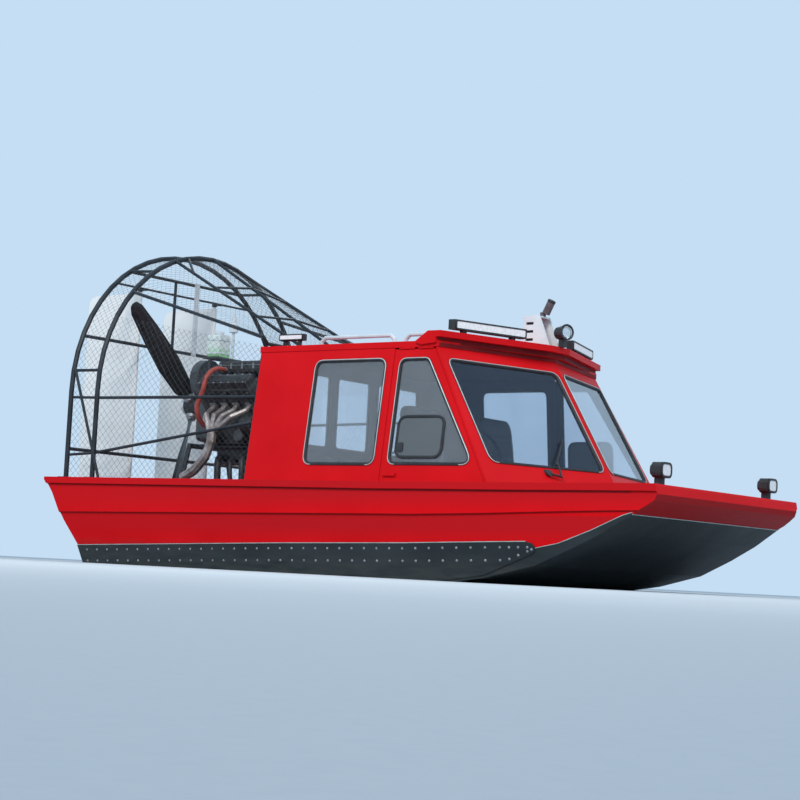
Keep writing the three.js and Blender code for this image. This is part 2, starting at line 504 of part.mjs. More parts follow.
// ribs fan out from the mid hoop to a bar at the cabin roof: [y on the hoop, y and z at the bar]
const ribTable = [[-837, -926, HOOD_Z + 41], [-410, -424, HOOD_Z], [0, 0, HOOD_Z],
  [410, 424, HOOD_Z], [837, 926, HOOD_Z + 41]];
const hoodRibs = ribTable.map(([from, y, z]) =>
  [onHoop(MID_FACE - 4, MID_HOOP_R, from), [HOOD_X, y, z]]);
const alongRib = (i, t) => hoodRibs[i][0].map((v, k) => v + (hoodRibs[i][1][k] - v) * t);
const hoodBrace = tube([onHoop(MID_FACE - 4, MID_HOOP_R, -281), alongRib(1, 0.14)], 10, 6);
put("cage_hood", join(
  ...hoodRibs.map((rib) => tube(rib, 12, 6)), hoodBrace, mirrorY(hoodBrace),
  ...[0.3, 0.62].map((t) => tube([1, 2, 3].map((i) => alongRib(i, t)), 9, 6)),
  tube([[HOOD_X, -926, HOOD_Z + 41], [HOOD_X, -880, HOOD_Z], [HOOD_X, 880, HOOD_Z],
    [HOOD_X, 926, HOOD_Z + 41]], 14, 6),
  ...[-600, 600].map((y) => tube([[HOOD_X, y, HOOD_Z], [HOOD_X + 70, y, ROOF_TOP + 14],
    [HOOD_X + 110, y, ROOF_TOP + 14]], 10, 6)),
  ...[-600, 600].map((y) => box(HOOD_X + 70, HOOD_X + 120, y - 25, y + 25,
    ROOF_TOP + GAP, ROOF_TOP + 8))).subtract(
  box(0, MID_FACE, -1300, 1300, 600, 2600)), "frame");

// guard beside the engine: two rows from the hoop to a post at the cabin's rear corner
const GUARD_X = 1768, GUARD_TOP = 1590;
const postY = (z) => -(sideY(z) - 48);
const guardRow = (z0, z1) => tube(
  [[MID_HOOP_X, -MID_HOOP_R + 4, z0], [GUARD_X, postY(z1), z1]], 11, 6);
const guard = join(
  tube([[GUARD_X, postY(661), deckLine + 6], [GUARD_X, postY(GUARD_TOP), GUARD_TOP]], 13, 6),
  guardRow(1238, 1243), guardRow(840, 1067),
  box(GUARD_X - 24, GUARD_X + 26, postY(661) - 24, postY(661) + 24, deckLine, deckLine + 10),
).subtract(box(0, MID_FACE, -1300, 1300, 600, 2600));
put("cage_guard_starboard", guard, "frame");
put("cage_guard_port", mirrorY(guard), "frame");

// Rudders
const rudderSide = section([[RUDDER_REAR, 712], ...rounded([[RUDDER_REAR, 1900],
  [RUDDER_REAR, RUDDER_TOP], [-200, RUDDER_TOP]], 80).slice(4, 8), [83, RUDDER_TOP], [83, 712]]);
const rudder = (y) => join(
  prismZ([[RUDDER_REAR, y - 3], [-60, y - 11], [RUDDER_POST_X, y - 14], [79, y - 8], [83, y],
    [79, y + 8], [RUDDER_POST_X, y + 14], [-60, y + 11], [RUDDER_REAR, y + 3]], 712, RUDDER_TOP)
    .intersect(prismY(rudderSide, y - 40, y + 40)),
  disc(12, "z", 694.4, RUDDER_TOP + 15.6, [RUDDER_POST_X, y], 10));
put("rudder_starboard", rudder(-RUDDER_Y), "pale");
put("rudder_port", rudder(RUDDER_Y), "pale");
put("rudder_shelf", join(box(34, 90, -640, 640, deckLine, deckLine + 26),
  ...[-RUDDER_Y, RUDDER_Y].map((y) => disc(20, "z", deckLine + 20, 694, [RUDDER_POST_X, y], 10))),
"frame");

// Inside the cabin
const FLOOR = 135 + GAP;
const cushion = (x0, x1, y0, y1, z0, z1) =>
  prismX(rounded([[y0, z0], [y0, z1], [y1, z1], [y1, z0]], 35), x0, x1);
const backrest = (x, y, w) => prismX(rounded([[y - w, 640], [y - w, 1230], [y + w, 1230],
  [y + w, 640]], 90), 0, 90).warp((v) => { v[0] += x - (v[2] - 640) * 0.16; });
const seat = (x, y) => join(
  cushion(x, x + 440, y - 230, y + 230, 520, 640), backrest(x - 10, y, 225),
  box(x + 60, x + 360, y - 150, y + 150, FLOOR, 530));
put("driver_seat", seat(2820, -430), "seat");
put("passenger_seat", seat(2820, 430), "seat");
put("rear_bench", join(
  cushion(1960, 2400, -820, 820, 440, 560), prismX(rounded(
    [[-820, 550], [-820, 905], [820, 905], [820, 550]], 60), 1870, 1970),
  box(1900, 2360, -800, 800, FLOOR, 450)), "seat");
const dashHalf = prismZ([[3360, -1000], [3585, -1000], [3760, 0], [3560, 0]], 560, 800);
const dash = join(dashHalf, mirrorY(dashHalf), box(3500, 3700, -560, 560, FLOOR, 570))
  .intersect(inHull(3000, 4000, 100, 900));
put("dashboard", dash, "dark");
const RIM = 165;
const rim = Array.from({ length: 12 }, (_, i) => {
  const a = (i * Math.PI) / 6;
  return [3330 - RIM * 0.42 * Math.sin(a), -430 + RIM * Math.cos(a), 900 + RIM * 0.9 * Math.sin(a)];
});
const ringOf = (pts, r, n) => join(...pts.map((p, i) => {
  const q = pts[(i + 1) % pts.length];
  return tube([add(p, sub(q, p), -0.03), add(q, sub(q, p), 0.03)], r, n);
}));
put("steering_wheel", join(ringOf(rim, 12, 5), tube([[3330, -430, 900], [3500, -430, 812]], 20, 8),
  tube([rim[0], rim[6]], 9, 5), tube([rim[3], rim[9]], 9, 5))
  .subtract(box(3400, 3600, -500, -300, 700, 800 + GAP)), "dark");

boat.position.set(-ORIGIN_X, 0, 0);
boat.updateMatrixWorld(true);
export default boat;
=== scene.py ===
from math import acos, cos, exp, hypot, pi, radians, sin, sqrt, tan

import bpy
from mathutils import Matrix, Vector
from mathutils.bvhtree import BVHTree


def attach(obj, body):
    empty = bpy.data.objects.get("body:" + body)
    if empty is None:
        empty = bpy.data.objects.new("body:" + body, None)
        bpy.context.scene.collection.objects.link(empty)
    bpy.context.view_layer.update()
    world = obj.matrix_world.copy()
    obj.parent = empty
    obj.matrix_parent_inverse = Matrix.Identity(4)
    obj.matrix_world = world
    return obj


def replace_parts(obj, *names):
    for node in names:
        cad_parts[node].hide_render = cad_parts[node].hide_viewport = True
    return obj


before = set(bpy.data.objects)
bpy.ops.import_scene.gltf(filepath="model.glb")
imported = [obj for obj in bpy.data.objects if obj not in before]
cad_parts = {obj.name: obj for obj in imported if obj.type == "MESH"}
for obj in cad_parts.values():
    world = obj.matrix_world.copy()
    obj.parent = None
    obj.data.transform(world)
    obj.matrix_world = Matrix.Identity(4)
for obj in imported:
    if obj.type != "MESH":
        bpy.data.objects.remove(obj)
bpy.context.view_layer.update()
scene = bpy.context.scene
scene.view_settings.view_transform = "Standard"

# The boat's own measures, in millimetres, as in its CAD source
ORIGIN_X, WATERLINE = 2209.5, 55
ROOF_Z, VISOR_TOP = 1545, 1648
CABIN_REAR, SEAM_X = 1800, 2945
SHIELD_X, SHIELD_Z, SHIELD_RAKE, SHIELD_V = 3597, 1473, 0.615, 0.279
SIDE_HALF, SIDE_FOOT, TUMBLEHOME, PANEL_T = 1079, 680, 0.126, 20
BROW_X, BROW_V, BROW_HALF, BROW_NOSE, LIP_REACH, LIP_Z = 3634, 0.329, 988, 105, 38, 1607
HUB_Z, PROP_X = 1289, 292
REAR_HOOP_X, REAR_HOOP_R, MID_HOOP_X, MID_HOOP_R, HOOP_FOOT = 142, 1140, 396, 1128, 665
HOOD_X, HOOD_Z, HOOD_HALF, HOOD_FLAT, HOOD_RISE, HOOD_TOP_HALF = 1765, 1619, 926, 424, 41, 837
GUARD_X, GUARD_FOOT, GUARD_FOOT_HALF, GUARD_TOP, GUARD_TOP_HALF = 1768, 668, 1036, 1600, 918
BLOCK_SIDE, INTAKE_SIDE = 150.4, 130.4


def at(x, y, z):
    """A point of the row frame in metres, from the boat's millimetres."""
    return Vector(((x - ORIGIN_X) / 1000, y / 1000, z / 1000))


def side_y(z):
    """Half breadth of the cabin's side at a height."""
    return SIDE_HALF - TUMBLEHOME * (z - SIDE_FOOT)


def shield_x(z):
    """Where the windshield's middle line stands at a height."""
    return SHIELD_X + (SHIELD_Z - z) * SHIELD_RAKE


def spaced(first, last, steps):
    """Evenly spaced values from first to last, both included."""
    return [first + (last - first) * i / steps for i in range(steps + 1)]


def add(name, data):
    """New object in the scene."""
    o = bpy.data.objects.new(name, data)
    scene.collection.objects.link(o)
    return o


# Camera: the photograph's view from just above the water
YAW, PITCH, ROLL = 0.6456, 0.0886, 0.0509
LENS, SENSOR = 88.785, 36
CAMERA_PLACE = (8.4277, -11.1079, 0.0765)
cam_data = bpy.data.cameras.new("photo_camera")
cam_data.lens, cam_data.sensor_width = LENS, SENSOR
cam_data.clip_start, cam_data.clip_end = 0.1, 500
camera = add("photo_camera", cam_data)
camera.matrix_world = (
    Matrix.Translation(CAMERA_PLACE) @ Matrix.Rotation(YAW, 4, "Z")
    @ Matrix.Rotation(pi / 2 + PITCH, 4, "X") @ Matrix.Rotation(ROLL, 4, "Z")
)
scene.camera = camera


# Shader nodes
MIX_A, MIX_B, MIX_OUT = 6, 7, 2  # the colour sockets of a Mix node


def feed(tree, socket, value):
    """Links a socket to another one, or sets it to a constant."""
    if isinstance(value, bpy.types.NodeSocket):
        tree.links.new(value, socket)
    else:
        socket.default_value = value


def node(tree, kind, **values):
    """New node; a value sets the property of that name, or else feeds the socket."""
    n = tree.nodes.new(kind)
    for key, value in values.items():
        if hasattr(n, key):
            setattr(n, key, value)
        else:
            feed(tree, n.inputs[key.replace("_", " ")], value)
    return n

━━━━

TASK INSTRUCTIONS ->
The first line to be transcribed is the one containing "const q = pts[(i + 1) % pts.length];", and the last is the one containing "bpy.context.scene.collection.objects.link(empty)". Transcribe exactly those lines and nothing else.

OUTPUT FOR THIS EXERCISE ->
  const q = pts[(i + 1) % pts.length];
  return tube([add(p, sub(q, p), -0.03), add(q, sub(q, p), 0.03)], r, n);
}));
put("steering_wheel", join(ringOf(rim, 12, 5), tube([[3330, -430, 900], [3500, -430, 812]], 20, 8),
  tube([rim[0], rim[6]], 9, 5), tube([rim[3], rim[9]], 9, 5))
  .subtract(box(3400, 3600, -500, -300, 700, 800 + GAP)), "dark");

boat.position.set(-ORIGIN_X, 0, 0);
boat.updateMatrixWorld(true);
export default boat;
=== scene.py ===
from math import acos, cos, exp, hypot, pi, radians, sin, sqrt, tan

import bpy
from mathutils import Matrix, Vector
from mathutils.bvhtree import BVHTree


def attach(obj, body):
    empty = bpy.data.objects.get("body:" + body)
    if empty is None:
        empty = bpy.data.objects.new("body:" + body, None)
        bpy.context.scene.collection.objects.link(empty)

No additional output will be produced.